For the past three years, Glencore Plc investors have been waiting for the axe to drop — ever since the commodities giant announced it was being investigated by the US Department of Justice for corruption and money laundering.
The news sent the shares plunging at the time and has been a drag ever since. The probe overshadowed the last few years for Glencore’s billionaire CEO Ivan Glasenberg — who built the company in its current form and remains a major shareholder — and has served as a constant reminder of the commodities-trading industry’s history of secrecy and corruption.
Now Glencore says it’s finally preparing to move on. Gary Nagle, Glasenberg’s hand-picked successor announced Tuesday the company expects investigations in the US, UK and Brazil will be resolved by the end of this year at a cost of around $1.5 billion. The company is seeking to draw a line under its past, Nagle said.
Crucially, he acknowledged there has been past wrongdoing and “flaws in our culture.”
“There were pockets of misconduct that happened in this business historically,” Nagle said. “We will not put up with that, there’s no place for that in Glencore. We won’t see that ever again in this business.”
While leaving a stain on the blue-chip company, a settlement would be relief for investors — Glencore can afford a fine of that size and it removes a big question mark. It will also cap a period of wider change at the company that started with the departure of many of Glasenberg’s long-time lieutenants and culminated in the swashbuckling South African’s own exit last year.
Glencore is one of a handful of firms that dominate global trading of oil, fuel, metals, minerals and food, but most of its rivals remain privately held. When Glasenberg took the company public in 2011, it came with a reputation as a trading powerhouse that was willing to operate in places few others dared. That culture of risk allowed it to capture the world’s richest cobalt mines in the Democratic Republic of Congo and make fortunes on oil deals from Nigeria to Venezuela.
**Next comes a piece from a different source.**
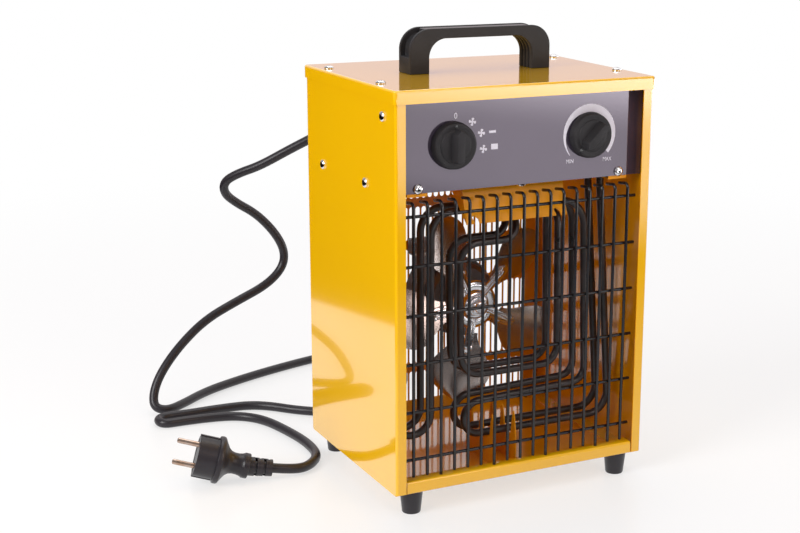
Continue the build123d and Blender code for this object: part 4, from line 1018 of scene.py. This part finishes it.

But its willingness to gamble caught up with Glencore in 2018, when the DoJ rocked the company by launching its investigation, followed by probes from authorities in the UK, Brazil, Switzerland and the Netherlands.
The trading business is highly profitable for Glencore, allowing it to make billions of dollars every year buying and selling commodities — above the money it makes digging metals. Last year, the company enjoyed its best trading year ever, making $3.7 billion in earnings before interest and taxes.
The scale of wrongdoing at Glencore became clear last year, when a former trader pleaded guilty in the US to participating in an international scheme to bribe officials in Nigeria to win favorable treatment from the state-owned oil company.
Anthony Stimler, who struck a cooperation deal with US authorities, laid out a lurid tale of paying intermediaries in Nigeria to be passed on to Nigerian state-owned oil company officials in return for getting oil cargoes from the West African country.
The company’s operations in the Congo, where it worked with Israeli billionaire Dan Gertler, also drew the attention of regulators. Gertler has been implicated in previous British and American bribery investigations. The US imposed sanctions on Gertler in 2017, saying he’d used his friendship with former President Joseph Kabila to corruptly build his fortune.
“We recognise that there has been misconduct in this company historically and there were flaws in our culture and we’ve worked very hard to correct that,” Nagle told reporters on Tuesday. “We want to complete these investigations, put a line under that and move forward.”
Glencore’s efforts to clean up its business practices have been ongoing since at least the start of the investigation, but Nagle’s comments Tuesday were among the clearest yet in admitting its past mistakes.
The company said the timing and outcome of investigations in Switzerland and the Netherlands remains uncertain but would expect any possible resolution to avoid duplicative penalties for the same conduct.
Also a South African who rose through the ranks of Glencore’s coal operations, Nagle was handpicked by Glasenberg at the end of 2020 and took control of the company in the middle of last year. After beating out competition from two internal rivals, he spent six months at Glasenberg’s side, getting to know the company’s most important partners.
The company has adopted new compliance rules intended to eliminate illicit conduct, while every person mentioned in Stimler’s case has been disciplined or left the firm. The company has also been reducing its business in riskier jurisdictions, and no longer works with middlemen.
The prize for Glencore of shedding its troubled reputation is being able to position itself as the big winner from the energy transition. Despite being the world’s biggest coal shipper — a business it plans to run to closure by 2050 — Glencore is the only major miner that has given a path to net zero emissions, including those produced by its customers.
The company is the world’s biggest producer of cobalt, an essential ingredient for electric vehicle batteries, and among the leading producers of copper and nickel, also essential for the global energy transition.